Wandering with peace
I wanted to write a post about where I’ve arrived after almost 2 years of wandering in my faith. About 2 years ago I left my church of 10+years mostly due to differences in leadership choices, but upon further reflection it was also because I was tired. My wake up moment occurred when I was in the kitchen one day and my then 7-year old daughter innocently asked my “Who’s babysitting us tonight dad?” She didn’t mean any critique by it, it was simply part of her routine. Dad goes off to work before I’m awake, he rushes in the door around 5 and eats dinner in about 30 minutes and then is off again to go lead the college group, prepare for an elders meeting or some other church ministry.
I was tired, tired of church, tired of begging the congregation for funds without making any real changes to our stewardship and knowing we’d just be doing it again in a few months, tired of the Christianity I had demanded. I wanted to be entertained on a Sunday morning, rock star worship music and a funny and relevant message. What I finally realized was that I didn’t really want just the next step, an evolution in my experience, I was in desperate need of a deconstructing faith crisis. I was reading dozens of books on the Next Christians, Simple Church, Ignite, REIgnite, Why the church is Lost, or whatever, and it just became nausea to me.

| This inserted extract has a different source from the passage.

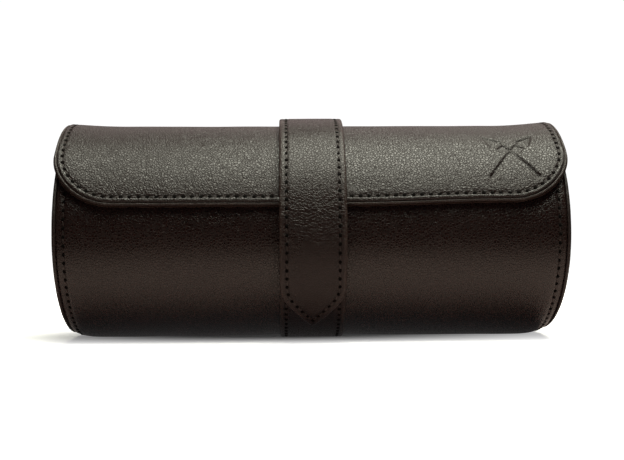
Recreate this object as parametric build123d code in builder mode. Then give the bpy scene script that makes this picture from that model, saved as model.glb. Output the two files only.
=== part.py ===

What I found in the desert was a pretty simple expression. Kathy and I began a small group that meets at our home every other Wed night. We soon found that many of our friends were in similar places. The tribe that once met for dinner 5 nights a week now all had kids and careers and we were lucky to see each other in passing at Costco on a Sunday. We just invited a handful of our close friends over to hang out and share a meal every other week. No outlines, no studying, just a time to really connect, hear what’s going on and be intentional about caring for and praying for one another. This, along with some other important gatherings with a fun group of friends that share a passion for good whisky and deep theological conversations have been good for my soul.
All of this is not to say that I’m against traditional / institutional church. We infrequently attend a megachurch in our area, in which our children enjoy the benefits of a well constructed kids ministry. One of the most important epiphanies I’ve had in the past year has been through reading Necessary Endings and learning how to come to peace with the necessity of seasons in life. Often I’m tempted to despise the past to prove how I’ve changed and moved on, but that is an immature approach to understanding myself and my journey, and it can create a toxicity that prevents others from discovering their own way.
To be comfortable in the unknown and embrace the mysterious aspects of my faith, to not have to answer every question, to accept my smallness and marvel at the Creator. To love life without guilt. To fight for the advancement of His justice and defend the oppressed. To acknowledge the ache in my heart that is waiting for our boys to be brought home and to enjoy each moment with the daughters I’ve been blessed with. To be amazed by a beautiful wife that makes every experience more real when I share it with her. To laugh and cry with my friends and family. As Solomon lamented, this is our lot. And it is one for which I am grateful.